I did not really like the reasoning of the fisherman very much, especially as at the time our Grandmother was using on us all sorts of sayings and rhymes; like 'Just as you make your bed, that's the way you'll sleep in it', 'I was where you now are and you will soon come where I am', 'An apple a day keeps the doctor away' and so on and so forth. Amongst these sayings was one that I particularly disliked and I somehow combined with the fisherman's logic in my mind. Things the adults said in those days had a great weight for me and I tented to believe almost everything I was told. She used to say 'As you get older you become what you are most afraid of'. So, while the little boy was calmer by his father's advice on "Sea Monsters", I started to realise that what was making me uneasy about them, were my own stories that I made up surrounding each one of them. And then I thought that it would be that, my undoing, the power of my mind to imagine all sorts of stories. But the more I tried to control my mind not to think of any stories, being afraid of what I might come up with, the more absurd the stories became, so that eventually the stories themselves, and in their root my own mind, became my "Sea Monsters".

These days, unless a small shark is spat out by the waves, no one seems to be searching for "Sea Monsters" after the August storms on that beach. I could find only smaller pieces of things here and there and only one dead fish, albeit in pristine condition, with no visible clues as to why it had died. The "Sea Monsters" I have picked up now are much more miniature, delicate and refined than the ones of my childhood and they definitely do not create any fear in me.
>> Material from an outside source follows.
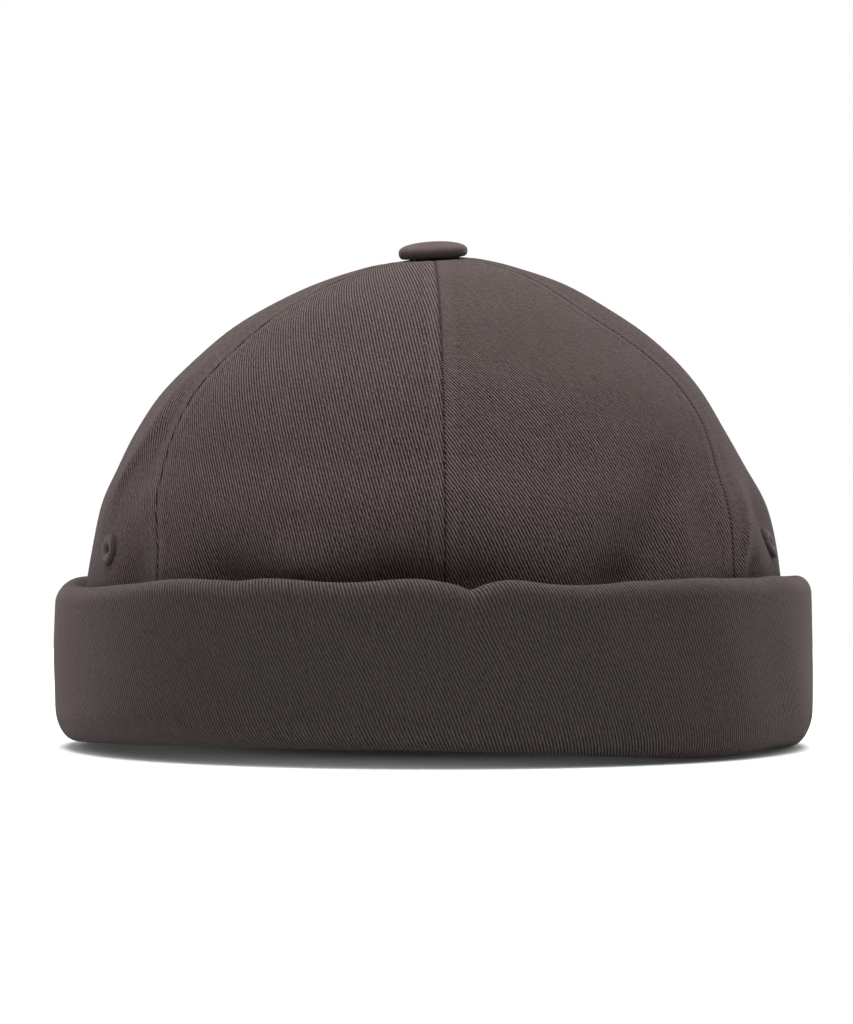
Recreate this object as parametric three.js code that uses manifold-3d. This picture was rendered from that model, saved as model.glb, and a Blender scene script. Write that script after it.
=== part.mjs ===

But then again I am thinking that maybe I have lost the power to see the "Monsters" as I did back then and the ability to weave stories around them. That, I think, is the reason that makes me bring them back to the house and eventually all the way to another country. The things look so out of place back in the house that I almost feel I should take them back to the beach. But they are the day's finds and how they stand next to the "real" things of the day is a very interesting thing.